Saygı genellikle büyüklere karşı sergilenen bir davranış olarak görülür. Oysa o küçüklere de saygı gösterirdi. Dört beş yıllık yoğun görüşme dönemimizde hiç kimseyi incittiğine şahit olmadım. Müslümanca bir nezaketin timsaliydi o. Görünmek ve bilinmek gibi bir derdi yoktu. Yapıp ettiklerinin Allah katında taşıdığı değerle ilgiliydi o. Daima salih ameller, iyilikler peşinde koşan, yorulan fakat hiçbir zaman şikayetçi olmayan bir yapıya sahipti. \"Bizim derdimiz kaliteli insanlar yetiştirmek, cematimize, partimize emir eri yetiştirmek değil. Biz hak bildiğimizi anlatmakla, yaşayıp örnek olmakla mükellefiz. Önemli olan bizim vazifemizi yapmamız. Gençlerin dertleriyle dertlenip, onların iyi yetişmelerine çalışmamız. Yarın bize düşman bile olacaklarsa kaliteli düşman olsunlar.\" derdi.
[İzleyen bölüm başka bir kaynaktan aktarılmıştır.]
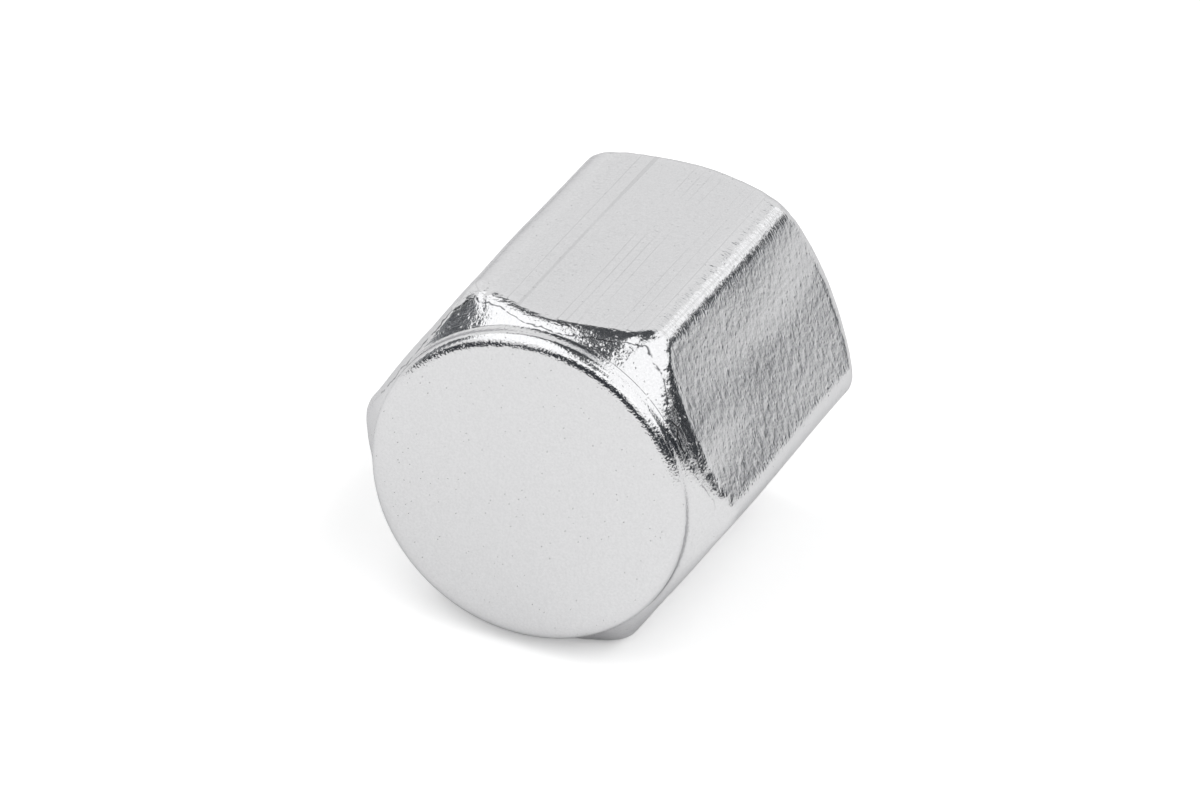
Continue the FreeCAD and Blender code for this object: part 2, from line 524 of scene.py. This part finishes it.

Onu tanıyıp da sevmeyen birine rastlamadım. Yanında kendimizi güvende hissettiğimiz, içinden çıkamadığımız sorunlarda soluğu yanıbaşında aldığımız bir sığınaktı bizim için. İlk gençlik çağlarımızda Şaban hoca gibi bir rehberle karşılaşmanın ne kadar büyük bir nimet olduğunu şimdi daha iyi anlıyorum. Gençlerin bir başlarına çırpındıklarını gördüğümde her şehre bir Şaban hoca lazım diyorum.
Rabbim Şaban hocamızdan razı olsun. Onun gibilerin sayısını arttırsın. Bizlere de onun gibi olabilmeyi nasip eylesin. Amin.